[Goal] The required output is a word-for-word copy of the lines from the line bearing "addPair(legPair, 'leg_hinge_end', legHingeEnd(), silver);" through the line bearing "if empty is", inclusive, and no other lines.

[Data extract]
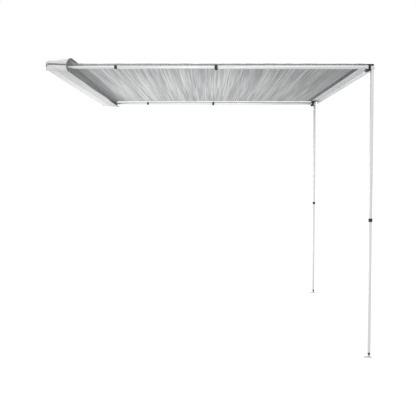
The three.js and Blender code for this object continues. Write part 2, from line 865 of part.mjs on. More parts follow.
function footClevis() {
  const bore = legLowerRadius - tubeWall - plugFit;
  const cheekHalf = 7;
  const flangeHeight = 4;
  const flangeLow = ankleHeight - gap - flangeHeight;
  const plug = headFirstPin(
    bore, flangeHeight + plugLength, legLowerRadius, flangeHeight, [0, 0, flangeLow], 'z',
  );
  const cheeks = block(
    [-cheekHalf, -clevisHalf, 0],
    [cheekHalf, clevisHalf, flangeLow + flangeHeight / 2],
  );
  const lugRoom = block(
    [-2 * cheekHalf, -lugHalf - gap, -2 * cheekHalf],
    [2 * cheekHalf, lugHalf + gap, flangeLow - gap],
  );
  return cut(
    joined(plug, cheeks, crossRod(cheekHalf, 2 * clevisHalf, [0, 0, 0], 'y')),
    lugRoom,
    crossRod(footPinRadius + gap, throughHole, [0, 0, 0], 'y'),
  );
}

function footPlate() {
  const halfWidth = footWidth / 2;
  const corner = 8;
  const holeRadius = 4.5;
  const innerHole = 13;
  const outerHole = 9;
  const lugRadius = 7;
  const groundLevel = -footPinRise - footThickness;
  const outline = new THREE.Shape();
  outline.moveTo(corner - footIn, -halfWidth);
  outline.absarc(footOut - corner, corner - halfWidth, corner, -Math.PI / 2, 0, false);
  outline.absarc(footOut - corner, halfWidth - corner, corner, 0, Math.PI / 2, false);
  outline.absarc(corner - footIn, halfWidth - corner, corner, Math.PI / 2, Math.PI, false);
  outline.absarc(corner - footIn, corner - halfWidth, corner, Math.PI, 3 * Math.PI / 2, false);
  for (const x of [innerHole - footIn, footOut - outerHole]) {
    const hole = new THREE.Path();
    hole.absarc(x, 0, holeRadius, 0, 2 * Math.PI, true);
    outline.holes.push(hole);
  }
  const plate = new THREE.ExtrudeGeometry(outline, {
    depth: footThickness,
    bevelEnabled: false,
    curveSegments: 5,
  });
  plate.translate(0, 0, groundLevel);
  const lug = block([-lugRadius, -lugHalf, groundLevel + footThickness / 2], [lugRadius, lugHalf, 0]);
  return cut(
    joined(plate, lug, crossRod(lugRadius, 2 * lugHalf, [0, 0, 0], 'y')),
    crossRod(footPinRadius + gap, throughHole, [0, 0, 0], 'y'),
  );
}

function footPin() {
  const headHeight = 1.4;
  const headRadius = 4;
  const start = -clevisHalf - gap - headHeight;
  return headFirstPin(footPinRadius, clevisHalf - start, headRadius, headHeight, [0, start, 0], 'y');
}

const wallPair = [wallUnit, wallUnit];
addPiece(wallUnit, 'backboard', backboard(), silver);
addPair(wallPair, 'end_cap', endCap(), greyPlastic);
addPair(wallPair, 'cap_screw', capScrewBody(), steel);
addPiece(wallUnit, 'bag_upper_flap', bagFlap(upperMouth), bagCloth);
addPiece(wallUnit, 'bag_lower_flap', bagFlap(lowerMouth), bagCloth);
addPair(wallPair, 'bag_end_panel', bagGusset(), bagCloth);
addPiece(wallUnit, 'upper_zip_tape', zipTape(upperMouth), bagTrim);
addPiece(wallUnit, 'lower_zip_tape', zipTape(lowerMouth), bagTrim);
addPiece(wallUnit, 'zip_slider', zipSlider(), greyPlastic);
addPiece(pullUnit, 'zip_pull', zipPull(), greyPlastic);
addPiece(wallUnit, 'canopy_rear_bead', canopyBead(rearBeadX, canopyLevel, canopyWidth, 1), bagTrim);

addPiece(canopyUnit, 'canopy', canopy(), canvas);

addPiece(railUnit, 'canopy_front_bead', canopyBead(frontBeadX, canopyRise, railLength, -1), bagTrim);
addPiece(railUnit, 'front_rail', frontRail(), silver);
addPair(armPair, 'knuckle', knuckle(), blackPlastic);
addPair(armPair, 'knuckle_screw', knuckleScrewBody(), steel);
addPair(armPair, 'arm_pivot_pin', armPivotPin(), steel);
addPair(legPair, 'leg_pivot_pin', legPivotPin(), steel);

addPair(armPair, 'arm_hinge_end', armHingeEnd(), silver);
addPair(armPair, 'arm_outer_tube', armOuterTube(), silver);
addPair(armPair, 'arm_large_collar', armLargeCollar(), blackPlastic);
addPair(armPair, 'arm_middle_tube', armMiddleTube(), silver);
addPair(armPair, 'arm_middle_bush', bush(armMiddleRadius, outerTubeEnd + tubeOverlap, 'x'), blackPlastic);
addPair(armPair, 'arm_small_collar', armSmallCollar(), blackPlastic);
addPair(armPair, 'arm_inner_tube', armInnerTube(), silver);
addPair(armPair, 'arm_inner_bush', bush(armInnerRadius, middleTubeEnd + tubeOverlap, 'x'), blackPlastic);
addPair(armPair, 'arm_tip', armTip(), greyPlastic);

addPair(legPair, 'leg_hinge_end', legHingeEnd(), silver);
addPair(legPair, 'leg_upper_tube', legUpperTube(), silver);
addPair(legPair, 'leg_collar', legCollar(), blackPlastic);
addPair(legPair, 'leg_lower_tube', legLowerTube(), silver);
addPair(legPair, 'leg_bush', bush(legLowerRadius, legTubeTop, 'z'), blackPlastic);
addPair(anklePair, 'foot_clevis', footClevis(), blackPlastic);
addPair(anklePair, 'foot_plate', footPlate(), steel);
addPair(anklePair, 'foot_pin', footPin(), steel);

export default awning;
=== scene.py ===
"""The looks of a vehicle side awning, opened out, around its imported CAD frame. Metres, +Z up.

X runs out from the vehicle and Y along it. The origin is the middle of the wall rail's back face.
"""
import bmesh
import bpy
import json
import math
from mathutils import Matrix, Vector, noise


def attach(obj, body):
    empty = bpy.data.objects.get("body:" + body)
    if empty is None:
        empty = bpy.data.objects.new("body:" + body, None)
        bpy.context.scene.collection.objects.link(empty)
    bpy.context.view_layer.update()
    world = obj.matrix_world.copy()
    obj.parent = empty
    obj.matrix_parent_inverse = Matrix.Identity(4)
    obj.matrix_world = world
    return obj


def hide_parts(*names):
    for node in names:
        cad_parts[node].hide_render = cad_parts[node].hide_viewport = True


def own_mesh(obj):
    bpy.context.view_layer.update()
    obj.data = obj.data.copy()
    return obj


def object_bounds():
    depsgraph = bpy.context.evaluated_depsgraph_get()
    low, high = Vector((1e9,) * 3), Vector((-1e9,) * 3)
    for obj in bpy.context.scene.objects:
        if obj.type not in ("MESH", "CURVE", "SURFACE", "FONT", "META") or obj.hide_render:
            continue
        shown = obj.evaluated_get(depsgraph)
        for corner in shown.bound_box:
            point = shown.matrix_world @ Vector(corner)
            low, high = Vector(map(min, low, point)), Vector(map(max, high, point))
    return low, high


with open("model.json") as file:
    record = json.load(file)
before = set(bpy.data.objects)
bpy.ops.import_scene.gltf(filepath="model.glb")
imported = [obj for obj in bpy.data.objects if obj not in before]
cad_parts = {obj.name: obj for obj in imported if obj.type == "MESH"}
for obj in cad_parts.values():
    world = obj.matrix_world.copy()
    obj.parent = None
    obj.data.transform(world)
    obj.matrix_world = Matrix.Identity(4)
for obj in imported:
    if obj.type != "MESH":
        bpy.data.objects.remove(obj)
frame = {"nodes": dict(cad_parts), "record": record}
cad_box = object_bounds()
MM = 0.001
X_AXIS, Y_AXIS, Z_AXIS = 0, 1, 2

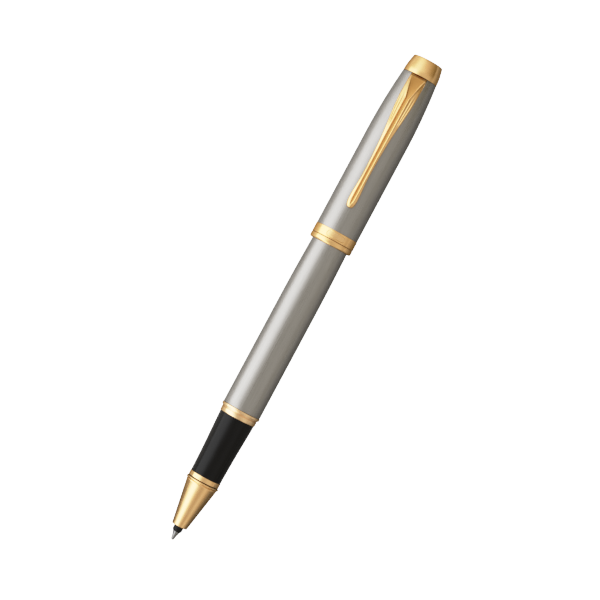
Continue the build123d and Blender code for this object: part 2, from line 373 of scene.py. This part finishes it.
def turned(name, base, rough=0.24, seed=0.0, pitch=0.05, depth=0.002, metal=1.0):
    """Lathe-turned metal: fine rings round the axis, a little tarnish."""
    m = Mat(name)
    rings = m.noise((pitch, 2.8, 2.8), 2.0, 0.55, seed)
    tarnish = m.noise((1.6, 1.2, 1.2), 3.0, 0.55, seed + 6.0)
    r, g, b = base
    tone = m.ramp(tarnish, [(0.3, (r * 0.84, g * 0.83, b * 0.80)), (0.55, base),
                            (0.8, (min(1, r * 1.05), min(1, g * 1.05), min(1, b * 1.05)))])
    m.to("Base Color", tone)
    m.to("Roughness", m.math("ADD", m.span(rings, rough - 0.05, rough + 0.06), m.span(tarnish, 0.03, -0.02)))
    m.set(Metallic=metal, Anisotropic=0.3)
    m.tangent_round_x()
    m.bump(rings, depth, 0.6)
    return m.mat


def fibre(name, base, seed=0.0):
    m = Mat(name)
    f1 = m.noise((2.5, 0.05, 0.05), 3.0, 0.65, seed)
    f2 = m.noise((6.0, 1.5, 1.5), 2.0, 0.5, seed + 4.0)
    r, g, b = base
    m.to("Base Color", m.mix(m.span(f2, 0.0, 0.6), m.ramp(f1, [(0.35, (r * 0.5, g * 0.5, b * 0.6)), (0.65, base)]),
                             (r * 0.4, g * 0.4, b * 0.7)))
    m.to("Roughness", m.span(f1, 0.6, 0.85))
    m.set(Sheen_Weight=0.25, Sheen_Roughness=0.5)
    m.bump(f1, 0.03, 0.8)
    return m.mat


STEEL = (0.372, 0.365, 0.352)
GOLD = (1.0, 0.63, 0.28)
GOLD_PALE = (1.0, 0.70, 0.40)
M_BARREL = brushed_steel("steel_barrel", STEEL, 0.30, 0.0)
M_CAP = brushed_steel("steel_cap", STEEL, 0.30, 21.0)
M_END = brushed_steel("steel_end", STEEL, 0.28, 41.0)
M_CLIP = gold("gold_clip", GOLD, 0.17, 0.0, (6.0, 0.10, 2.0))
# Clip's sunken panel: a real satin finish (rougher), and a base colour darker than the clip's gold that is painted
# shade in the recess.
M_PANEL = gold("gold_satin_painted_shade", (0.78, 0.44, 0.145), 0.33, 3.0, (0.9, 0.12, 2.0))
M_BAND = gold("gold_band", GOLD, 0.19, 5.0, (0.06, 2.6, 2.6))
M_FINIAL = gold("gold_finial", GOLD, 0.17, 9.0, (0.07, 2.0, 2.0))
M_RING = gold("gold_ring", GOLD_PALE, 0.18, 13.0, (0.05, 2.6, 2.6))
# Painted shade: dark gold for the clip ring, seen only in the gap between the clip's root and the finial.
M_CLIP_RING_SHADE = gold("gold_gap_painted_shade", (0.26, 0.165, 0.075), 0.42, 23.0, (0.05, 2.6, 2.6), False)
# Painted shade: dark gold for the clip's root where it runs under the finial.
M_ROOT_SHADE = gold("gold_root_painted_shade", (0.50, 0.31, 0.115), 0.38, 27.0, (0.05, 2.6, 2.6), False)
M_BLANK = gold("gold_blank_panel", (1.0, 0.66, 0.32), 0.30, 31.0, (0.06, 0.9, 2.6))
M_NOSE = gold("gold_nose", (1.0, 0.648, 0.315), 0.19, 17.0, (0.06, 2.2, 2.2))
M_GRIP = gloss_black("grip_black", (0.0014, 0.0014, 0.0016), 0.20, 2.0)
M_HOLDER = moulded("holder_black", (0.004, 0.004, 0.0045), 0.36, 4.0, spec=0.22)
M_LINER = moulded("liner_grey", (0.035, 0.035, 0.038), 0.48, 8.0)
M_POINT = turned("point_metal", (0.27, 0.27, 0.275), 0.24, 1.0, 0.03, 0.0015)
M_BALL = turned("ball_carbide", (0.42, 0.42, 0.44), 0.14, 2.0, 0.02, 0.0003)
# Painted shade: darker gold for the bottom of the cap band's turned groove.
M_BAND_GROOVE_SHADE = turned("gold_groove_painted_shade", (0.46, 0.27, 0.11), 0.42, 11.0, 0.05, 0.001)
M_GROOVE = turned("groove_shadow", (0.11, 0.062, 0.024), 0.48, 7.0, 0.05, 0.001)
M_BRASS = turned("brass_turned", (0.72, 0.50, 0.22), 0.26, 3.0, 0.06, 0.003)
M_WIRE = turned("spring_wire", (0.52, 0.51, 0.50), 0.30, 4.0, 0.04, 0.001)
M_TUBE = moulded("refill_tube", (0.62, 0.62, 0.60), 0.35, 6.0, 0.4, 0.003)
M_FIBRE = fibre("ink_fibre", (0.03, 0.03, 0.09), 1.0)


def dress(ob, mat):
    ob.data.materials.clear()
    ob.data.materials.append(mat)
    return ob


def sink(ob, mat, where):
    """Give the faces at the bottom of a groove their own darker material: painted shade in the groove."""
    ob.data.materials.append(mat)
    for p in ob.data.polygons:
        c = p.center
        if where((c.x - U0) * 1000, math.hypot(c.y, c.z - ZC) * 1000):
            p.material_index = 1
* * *
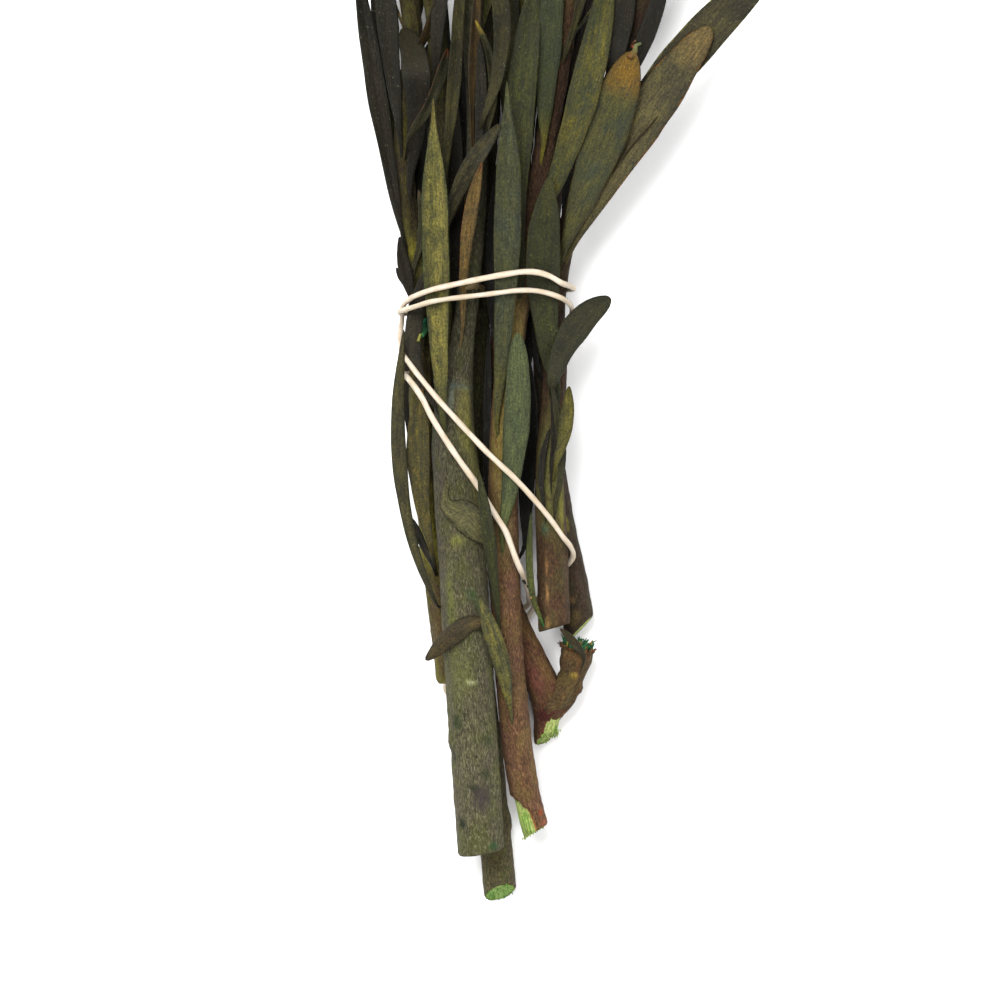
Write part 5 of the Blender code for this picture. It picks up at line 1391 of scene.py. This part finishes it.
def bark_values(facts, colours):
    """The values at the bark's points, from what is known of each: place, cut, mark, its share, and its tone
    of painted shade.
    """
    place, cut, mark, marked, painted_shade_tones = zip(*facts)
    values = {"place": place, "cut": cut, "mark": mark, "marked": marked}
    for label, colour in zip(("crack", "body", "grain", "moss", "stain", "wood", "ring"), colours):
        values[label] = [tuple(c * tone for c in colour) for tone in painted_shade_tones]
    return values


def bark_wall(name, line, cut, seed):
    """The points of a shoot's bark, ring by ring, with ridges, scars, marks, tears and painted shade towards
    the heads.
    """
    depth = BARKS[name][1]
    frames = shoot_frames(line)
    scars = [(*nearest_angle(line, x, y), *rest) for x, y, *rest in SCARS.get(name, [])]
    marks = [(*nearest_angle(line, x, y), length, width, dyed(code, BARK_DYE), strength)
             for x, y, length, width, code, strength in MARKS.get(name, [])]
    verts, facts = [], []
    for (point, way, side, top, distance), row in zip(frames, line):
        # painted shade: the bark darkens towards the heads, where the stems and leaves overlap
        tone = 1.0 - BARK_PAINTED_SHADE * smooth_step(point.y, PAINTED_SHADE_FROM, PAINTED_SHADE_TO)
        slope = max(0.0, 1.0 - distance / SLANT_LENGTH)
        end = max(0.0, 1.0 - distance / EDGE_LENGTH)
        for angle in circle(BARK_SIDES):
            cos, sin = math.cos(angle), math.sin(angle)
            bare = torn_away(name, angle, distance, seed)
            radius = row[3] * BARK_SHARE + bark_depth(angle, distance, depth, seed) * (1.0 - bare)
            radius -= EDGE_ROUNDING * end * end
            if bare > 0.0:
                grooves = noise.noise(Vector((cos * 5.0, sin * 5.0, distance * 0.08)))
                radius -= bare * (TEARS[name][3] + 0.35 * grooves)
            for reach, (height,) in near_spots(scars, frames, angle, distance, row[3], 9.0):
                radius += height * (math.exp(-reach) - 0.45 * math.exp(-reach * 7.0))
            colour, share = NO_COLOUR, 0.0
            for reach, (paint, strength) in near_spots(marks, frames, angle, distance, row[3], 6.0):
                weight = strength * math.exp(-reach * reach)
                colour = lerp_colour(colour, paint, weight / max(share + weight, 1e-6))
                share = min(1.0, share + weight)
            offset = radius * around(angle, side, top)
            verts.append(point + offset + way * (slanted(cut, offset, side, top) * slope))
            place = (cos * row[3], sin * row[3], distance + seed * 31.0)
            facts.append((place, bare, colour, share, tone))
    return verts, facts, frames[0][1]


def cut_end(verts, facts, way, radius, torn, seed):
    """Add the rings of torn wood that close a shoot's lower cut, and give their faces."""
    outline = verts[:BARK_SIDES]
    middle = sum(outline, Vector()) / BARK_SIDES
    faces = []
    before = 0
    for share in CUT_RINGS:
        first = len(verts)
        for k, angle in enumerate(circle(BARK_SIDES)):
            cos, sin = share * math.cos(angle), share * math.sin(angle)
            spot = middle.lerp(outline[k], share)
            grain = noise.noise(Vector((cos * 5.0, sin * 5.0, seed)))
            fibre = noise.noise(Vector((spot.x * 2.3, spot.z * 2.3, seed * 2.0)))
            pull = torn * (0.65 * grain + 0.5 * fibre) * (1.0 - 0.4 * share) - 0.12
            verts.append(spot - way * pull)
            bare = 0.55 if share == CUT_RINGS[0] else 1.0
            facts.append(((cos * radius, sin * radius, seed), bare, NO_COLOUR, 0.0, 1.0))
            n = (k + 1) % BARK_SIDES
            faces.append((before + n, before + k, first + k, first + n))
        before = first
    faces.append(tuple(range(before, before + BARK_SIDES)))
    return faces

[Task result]
addPair(legPair, 'leg_hinge_end', legHingeEnd(), silver);
addPair(legPair, 'leg_upper_tube', legUpperTube(), silver);
addPair(legPair, 'leg_collar', legCollar(), blackPlastic);
addPair(legPair, 'leg_lower_tube', legLowerTube(), silver);
addPair(legPair, 'leg_bush', bush(legLowerRadius, legTubeTop, 'z'), blackPlastic);
addPair(anklePair, 'foot_clevis', footClevis(), blackPlastic);
addPair(anklePair, 'foot_plate', footPlate(), steel);
addPair(anklePair, 'foot_pin', footPin(), steel);

export default awning;
=== scene.py ===
"""The looks of a vehicle side awning, opened out, around its imported CAD frame. Metres, +Z up.

X runs out from the vehicle and Y along it. The origin is the middle of the wall rail's back face.
"""
import bmesh
import bpy
import json
import math
from mathutils import Matrix, Vector, noise


def attach(obj, body):
    empty = bpy.data.objects.get("body:" + body)
    if empty is None:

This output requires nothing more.